The lines to return are those from the one containing "without its threads" down to the one containing "before = set(bpy.data.objects)", inclusive; return them exactly and nothing else.
[START]
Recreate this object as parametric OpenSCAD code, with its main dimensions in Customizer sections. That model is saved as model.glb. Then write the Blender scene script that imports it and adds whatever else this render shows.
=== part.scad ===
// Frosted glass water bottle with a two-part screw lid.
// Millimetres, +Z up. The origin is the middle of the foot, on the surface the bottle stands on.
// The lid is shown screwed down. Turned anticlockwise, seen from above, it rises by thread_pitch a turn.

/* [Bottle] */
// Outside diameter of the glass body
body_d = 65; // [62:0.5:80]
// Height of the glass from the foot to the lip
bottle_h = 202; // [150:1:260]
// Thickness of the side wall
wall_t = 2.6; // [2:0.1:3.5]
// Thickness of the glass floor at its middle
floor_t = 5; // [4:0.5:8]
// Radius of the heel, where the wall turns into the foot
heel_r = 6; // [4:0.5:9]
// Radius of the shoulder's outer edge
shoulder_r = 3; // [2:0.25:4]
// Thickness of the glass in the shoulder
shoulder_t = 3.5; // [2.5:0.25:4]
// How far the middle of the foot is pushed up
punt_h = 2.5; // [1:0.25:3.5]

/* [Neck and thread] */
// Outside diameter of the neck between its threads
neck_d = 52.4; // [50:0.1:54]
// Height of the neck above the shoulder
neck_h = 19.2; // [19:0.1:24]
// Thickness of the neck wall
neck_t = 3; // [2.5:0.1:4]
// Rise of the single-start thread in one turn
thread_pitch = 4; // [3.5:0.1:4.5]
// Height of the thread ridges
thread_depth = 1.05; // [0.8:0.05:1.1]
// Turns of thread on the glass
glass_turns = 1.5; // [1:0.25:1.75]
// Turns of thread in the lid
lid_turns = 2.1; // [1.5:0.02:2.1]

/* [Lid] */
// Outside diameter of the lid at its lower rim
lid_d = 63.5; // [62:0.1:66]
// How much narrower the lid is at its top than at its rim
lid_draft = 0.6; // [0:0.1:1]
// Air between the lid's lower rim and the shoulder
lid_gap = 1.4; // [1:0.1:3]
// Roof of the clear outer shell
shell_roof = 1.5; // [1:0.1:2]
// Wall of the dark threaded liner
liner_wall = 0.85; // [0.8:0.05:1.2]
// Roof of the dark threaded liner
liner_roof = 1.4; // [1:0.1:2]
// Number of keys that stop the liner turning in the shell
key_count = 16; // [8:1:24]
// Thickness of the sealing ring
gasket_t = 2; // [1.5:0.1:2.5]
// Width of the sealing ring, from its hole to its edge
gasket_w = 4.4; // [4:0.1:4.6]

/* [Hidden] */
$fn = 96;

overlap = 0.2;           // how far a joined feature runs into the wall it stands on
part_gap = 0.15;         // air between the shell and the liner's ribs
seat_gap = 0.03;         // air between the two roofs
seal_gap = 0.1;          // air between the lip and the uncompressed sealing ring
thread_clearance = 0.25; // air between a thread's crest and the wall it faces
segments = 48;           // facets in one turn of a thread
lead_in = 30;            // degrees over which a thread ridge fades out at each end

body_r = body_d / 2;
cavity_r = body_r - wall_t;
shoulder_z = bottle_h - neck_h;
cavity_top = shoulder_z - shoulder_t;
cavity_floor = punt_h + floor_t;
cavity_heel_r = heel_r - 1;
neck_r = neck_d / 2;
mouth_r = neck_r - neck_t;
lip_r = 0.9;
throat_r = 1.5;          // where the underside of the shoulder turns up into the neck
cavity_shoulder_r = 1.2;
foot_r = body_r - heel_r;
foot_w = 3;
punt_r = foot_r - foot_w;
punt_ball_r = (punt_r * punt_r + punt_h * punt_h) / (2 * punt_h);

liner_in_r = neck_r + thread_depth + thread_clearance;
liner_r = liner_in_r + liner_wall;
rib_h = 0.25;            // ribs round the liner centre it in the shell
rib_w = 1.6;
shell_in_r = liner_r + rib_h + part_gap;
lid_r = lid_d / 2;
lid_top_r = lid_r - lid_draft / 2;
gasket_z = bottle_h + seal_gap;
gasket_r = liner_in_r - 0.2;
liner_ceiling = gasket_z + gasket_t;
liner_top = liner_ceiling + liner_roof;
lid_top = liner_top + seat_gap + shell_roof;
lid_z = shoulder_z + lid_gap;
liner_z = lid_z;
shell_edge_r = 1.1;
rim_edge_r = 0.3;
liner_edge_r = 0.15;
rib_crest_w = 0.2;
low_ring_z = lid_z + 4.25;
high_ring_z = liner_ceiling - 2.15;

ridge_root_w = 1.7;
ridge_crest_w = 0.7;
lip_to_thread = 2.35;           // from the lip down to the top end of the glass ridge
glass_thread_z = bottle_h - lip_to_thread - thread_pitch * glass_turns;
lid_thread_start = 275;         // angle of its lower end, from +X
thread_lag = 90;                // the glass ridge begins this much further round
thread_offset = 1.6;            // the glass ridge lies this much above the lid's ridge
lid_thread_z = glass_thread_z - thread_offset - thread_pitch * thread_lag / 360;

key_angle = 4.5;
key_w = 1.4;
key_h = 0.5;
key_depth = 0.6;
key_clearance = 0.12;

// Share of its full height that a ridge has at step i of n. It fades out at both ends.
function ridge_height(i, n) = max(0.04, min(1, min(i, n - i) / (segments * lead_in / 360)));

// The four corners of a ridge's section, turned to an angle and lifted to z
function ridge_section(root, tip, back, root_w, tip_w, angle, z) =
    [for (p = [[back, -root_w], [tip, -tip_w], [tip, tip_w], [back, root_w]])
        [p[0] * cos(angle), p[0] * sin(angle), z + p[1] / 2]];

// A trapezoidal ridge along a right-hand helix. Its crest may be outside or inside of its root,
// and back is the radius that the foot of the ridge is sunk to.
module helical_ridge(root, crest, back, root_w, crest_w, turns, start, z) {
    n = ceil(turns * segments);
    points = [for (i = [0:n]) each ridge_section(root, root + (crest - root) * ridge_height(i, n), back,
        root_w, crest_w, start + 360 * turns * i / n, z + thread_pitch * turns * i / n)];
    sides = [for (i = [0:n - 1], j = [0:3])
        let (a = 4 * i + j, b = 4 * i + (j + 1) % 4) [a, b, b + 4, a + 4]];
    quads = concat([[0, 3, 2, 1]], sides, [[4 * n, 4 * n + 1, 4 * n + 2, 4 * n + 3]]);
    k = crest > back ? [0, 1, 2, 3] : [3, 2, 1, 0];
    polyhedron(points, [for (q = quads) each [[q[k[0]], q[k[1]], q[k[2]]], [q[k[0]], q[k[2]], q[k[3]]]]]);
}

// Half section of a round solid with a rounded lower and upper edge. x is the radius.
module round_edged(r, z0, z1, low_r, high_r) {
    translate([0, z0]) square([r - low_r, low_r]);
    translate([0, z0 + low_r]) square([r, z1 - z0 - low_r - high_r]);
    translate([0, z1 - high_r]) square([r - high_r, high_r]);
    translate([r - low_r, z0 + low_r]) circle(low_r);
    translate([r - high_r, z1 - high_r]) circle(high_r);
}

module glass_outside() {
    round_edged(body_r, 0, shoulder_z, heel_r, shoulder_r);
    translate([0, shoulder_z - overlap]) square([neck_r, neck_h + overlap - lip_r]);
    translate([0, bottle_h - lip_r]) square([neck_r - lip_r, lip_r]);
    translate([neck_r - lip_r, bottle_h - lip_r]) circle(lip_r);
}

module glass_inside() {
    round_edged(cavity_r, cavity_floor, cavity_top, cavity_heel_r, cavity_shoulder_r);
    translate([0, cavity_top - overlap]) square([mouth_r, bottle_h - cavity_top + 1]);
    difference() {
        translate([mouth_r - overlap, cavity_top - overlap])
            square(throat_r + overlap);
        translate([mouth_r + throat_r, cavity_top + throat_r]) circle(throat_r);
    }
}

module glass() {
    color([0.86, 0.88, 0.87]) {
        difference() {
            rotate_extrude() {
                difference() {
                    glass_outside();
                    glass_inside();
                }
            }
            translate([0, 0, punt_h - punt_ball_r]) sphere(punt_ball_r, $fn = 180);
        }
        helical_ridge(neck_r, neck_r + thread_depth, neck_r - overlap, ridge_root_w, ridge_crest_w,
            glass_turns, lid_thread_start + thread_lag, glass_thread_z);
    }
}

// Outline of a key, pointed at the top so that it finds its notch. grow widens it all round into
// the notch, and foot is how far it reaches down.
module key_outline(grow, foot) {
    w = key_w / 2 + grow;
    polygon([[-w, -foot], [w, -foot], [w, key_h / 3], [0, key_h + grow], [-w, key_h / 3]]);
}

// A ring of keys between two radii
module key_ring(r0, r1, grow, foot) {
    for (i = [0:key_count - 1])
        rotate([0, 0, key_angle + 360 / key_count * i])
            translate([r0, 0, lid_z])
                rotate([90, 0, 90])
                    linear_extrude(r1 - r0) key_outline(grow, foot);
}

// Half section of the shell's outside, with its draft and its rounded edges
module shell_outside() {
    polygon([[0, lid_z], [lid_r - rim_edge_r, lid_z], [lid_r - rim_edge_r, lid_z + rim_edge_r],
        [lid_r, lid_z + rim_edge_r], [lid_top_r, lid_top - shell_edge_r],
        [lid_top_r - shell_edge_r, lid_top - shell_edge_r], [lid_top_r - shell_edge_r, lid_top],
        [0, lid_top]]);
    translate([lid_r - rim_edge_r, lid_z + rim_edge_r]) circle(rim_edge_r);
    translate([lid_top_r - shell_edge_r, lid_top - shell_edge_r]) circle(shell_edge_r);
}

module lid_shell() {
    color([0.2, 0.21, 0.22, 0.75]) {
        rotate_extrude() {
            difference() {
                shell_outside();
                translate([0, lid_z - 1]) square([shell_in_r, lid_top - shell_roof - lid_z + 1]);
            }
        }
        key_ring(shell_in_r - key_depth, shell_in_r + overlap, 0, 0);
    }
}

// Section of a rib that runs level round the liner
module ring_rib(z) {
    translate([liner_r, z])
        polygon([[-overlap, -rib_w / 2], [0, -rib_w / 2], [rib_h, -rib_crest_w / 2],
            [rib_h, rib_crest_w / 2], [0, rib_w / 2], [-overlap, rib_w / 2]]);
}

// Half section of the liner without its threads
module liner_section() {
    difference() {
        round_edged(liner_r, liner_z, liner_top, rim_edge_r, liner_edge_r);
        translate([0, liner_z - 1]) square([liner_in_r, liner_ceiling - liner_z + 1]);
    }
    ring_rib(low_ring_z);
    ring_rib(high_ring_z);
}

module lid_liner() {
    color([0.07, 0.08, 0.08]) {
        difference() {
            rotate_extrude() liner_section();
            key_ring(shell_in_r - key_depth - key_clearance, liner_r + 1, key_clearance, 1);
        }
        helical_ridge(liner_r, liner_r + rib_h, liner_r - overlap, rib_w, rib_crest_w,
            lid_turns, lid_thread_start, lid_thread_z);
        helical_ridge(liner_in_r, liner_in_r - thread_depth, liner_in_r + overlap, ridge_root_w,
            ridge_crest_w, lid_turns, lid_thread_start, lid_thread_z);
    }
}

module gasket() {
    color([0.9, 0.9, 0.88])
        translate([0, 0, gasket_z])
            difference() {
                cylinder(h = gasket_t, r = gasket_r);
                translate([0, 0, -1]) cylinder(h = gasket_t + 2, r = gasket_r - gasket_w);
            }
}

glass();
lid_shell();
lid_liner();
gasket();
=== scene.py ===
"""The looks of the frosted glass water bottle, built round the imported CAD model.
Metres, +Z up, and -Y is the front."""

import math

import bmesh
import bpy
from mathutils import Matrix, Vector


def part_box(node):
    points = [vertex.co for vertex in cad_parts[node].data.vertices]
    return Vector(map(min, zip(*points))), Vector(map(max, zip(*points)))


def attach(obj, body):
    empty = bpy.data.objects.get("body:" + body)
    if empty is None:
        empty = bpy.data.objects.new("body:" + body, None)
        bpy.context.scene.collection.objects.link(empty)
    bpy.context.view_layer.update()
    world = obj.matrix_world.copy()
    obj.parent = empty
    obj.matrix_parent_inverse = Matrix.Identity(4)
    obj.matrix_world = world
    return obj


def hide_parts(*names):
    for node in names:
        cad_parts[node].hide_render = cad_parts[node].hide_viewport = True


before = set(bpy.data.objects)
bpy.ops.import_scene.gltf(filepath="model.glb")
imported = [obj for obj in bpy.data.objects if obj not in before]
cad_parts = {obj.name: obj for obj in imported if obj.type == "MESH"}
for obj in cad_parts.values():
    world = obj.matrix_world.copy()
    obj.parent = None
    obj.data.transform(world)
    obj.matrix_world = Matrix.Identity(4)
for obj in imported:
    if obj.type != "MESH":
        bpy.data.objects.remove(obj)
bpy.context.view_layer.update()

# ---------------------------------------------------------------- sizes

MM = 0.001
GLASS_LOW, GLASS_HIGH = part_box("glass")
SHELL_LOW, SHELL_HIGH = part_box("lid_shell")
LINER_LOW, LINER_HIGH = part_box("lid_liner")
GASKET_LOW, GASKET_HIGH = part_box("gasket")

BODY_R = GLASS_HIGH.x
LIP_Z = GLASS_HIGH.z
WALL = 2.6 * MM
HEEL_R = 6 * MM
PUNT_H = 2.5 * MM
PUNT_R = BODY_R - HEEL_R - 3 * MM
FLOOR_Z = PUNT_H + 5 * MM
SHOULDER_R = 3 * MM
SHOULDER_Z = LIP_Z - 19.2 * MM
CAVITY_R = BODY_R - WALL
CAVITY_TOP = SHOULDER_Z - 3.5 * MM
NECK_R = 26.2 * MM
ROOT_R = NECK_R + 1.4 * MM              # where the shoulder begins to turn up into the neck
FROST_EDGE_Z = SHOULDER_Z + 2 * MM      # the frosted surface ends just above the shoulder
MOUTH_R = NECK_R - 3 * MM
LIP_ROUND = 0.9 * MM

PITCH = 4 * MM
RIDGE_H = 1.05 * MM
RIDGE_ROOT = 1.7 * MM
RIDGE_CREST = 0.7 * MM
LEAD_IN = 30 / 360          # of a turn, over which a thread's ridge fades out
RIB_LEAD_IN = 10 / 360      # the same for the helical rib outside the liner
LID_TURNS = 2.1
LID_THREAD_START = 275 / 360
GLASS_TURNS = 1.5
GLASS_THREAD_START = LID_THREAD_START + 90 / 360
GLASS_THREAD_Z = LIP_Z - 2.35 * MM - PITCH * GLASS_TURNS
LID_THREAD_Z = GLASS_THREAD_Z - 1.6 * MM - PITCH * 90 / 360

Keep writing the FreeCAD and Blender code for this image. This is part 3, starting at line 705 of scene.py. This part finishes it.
[END]
* The completed task:
// Half section of the liner without its threads
module liner_section() {
    difference() {
        round_edged(liner_r, liner_z, liner_top, rim_edge_r, liner_edge_r);
        translate([0, liner_z - 1]) square([liner_in_r, liner_ceiling - liner_z + 1]);
    }
    ring_rib(low_ring_z);
    ring_rib(high_ring_z);
}

module lid_liner() {
    color([0.07, 0.08, 0.08]) {
        difference() {
            rotate_extrude() liner_section();
            key_ring(shell_in_r - key_depth - key_clearance, liner_r + 1, key_clearance, 1);
        }
        helical_ridge(liner_r, liner_r + rib_h, liner_r - overlap, rib_w, rib_crest_w,
            lid_turns, lid_thread_start, lid_thread_z);
        helical_ridge(liner_in_r, liner_in_r - thread_depth, liner_in_r + overlap, ridge_root_w,
            ridge_crest_w, lid_turns, lid_thread_start, lid_thread_z);
    }
}

module gasket() {
    color([0.9, 0.9, 0.88])
        translate([0, 0, gasket_z])
            difference() {
                cylinder(h = gasket_t, r = gasket_r);
                translate([0, 0, -1]) cylinder(h = gasket_t + 2, r = gasket_r - gasket_w);
            }
}

glass();
lid_shell();
lid_liner();
gasket();
=== scene.py ===
"""The looks of the frosted glass water bottle, built round the imported CAD model.
Metres, +Z up, and -Y is the front."""

import math

import bmesh
import bpy
from mathutils import Matrix, Vector


def part_box(node):
    points = [vertex.co for vertex in cad_parts[node].data.vertices]
    return Vector(map(min, zip(*points))), Vector(map(max, zip(*points)))


def attach(obj, body):
    empty = bpy.data.objects.get("body:" + body)
    if empty is None:
        empty = bpy.data.objects.new("body:" + body, None)
        bpy.context.scene.collection.objects.link(empty)
    bpy.context.view_layer.update()
    world = obj.matrix_world.copy()
    obj.parent = empty
    obj.matrix_parent_inverse = Matrix.Identity(4)
    obj.matrix_world = world
    return obj


def hide_parts(*names):
    for node in names:
        cad_parts[node].hide_render = cad_parts[node].hide_viewport = True


before = set(bpy.data.objects)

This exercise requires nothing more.